▶ [Required task] Repeat exactly the lines from the start of the material below up to and including the "wound round it." line.

[START OF Material provided]

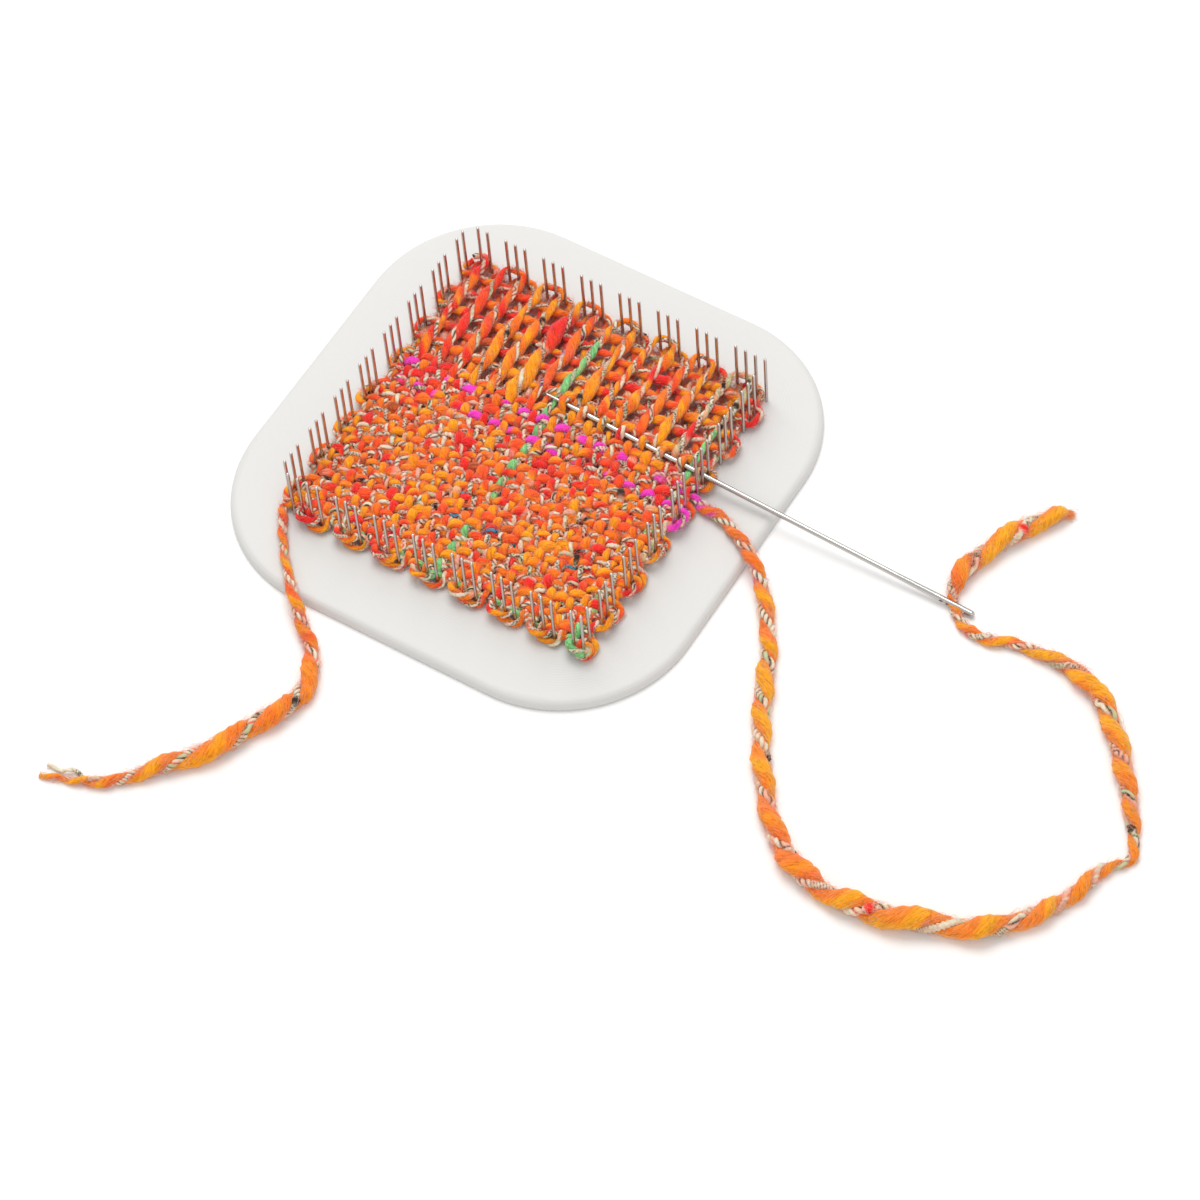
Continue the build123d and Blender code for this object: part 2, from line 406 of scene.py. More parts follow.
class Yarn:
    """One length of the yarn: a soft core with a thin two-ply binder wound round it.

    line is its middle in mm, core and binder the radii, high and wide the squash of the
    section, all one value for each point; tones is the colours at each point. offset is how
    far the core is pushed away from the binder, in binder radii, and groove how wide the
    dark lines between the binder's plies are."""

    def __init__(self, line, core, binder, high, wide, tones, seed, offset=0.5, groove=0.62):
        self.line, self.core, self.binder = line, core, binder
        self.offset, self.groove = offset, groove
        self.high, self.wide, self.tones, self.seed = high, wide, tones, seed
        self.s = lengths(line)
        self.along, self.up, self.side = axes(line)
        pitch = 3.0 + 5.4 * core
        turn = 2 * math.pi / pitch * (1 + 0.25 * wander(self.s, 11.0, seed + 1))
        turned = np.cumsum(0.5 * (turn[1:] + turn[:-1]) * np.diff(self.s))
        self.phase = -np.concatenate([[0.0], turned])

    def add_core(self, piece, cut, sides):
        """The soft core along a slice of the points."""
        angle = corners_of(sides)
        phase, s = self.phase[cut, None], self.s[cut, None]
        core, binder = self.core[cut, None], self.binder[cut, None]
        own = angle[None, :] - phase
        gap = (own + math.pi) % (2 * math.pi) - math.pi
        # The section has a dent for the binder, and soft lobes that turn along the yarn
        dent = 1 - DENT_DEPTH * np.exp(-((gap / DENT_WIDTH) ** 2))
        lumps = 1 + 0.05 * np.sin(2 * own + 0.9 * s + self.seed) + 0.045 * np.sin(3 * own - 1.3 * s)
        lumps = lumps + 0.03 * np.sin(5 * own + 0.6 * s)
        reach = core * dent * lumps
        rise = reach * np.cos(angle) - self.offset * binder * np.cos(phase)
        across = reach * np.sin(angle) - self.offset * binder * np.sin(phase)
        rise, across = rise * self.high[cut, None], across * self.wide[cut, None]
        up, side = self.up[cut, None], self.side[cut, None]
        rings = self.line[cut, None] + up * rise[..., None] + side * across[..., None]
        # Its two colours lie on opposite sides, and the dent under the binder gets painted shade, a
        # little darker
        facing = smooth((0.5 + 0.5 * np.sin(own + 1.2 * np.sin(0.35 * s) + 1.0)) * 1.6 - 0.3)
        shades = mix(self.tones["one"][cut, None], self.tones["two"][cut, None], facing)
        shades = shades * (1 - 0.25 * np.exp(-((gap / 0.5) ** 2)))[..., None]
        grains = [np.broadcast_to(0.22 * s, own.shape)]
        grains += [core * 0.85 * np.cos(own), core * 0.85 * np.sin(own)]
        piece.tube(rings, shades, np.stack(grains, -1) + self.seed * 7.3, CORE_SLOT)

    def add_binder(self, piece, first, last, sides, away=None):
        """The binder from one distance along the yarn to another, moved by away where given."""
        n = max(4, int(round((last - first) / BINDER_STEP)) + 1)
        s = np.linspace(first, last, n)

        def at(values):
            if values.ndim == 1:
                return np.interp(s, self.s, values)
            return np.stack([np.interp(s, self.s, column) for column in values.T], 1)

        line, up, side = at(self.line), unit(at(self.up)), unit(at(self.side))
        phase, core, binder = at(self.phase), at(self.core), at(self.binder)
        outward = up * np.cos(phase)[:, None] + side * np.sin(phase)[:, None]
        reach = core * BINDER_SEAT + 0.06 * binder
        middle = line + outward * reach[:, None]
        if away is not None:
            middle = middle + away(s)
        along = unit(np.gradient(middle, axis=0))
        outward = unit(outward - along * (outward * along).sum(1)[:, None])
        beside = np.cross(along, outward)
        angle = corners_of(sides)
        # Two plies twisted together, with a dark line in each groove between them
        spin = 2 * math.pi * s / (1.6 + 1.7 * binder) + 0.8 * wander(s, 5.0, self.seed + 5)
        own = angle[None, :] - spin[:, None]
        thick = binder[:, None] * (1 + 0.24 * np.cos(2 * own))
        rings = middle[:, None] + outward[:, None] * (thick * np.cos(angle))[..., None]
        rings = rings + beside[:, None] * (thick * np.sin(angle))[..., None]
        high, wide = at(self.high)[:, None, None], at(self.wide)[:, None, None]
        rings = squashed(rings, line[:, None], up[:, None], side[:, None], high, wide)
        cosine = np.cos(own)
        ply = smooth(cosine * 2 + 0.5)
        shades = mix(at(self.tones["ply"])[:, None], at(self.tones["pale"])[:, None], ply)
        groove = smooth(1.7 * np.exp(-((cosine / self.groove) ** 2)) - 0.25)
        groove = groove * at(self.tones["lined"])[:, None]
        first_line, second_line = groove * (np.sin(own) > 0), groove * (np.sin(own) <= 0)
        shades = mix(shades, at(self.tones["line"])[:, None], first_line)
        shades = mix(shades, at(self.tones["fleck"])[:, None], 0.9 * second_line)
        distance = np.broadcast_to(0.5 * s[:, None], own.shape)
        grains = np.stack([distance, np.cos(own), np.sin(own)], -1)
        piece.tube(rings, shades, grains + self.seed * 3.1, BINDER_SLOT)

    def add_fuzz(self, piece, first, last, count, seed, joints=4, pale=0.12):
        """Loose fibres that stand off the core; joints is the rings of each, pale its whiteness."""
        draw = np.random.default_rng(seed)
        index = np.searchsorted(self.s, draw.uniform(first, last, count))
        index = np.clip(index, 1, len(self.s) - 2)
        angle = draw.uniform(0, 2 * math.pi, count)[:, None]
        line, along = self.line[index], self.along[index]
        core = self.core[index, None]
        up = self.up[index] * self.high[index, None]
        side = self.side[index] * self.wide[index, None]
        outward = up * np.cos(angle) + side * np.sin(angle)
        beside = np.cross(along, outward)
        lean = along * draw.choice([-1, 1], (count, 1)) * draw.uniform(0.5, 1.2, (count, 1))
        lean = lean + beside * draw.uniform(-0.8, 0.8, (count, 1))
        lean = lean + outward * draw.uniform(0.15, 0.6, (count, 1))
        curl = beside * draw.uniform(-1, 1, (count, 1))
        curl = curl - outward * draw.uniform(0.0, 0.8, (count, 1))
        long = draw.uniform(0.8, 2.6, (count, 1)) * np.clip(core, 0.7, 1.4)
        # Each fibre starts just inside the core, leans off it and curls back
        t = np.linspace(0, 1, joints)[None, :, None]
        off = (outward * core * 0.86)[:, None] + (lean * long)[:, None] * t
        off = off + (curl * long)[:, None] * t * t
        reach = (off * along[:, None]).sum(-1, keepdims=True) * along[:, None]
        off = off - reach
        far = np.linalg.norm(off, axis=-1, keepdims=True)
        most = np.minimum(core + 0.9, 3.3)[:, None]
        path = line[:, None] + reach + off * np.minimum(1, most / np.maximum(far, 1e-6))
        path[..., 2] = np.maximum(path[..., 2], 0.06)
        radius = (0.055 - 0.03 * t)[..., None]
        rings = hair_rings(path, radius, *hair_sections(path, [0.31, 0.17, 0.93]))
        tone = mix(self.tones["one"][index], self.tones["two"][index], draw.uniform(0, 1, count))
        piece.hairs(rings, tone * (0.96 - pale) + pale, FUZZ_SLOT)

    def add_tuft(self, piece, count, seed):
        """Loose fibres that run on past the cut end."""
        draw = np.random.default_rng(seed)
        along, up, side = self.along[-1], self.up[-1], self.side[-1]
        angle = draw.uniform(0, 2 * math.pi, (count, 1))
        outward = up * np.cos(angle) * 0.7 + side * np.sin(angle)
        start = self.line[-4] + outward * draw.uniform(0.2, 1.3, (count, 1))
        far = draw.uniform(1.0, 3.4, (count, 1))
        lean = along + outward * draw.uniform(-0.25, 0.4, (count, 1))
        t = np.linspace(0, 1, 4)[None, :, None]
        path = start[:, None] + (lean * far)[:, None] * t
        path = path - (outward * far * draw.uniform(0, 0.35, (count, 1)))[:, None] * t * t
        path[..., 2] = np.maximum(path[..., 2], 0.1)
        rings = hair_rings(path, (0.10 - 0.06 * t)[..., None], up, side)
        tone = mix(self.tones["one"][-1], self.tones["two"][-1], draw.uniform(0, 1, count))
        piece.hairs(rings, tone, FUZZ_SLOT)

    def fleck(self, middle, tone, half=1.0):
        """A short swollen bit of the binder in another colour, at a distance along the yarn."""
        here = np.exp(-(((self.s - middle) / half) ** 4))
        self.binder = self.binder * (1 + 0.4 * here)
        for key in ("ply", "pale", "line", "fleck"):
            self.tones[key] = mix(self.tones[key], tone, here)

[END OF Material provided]

▶ [Full output]
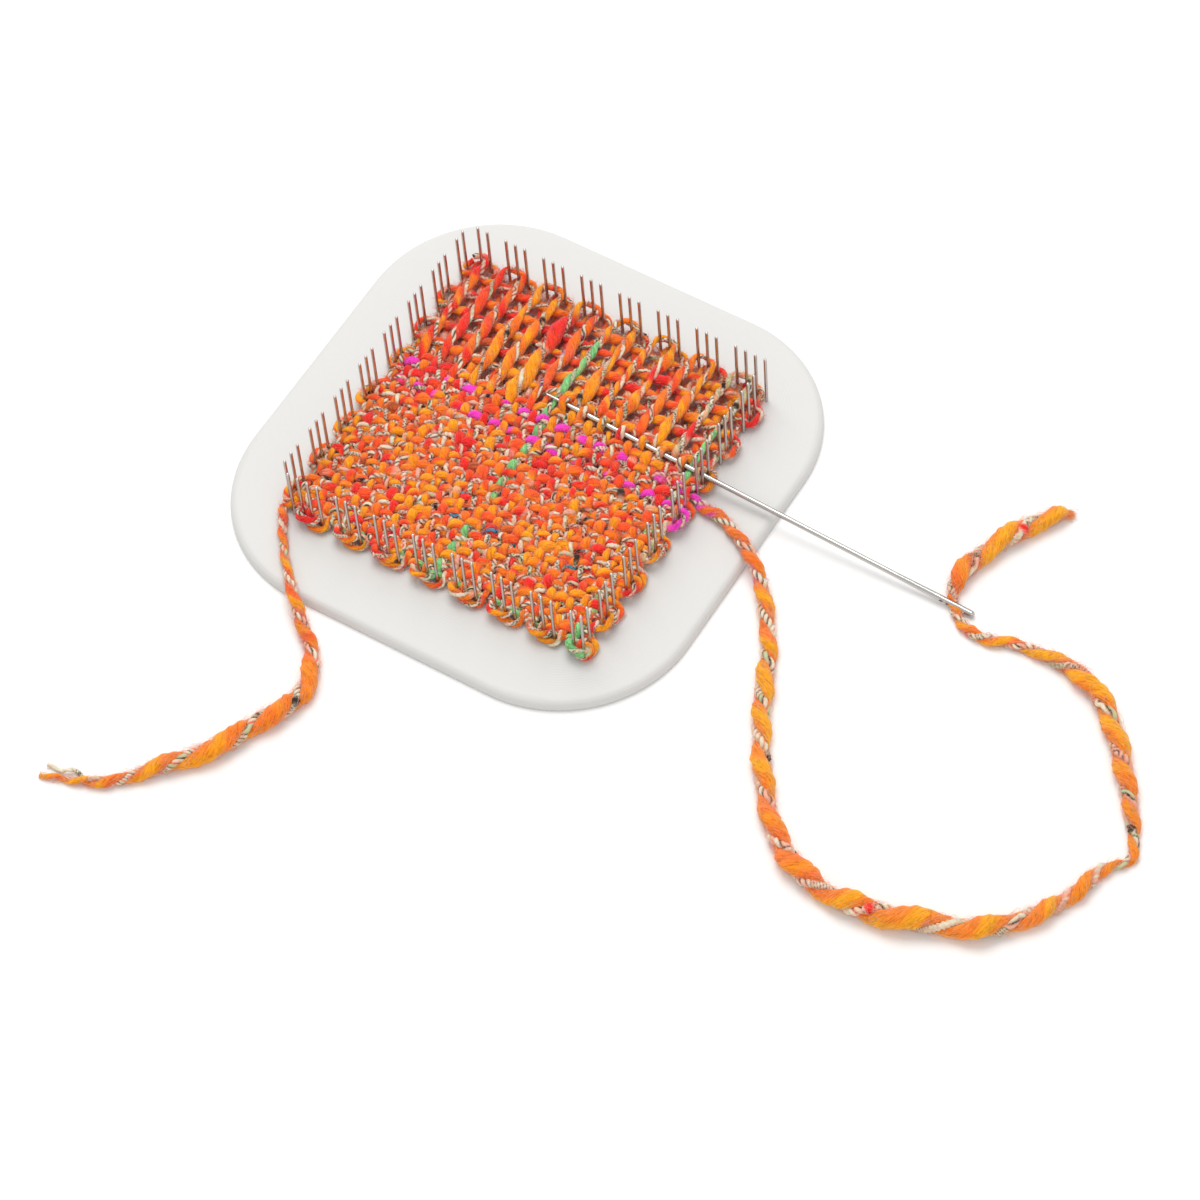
Continue the build123d and Blender code for this object: part 2, from line 406 of scene.py. More parts follow.
class Yarn:
    """One length of the yarn: a soft core with a thin two-ply binder wound round it.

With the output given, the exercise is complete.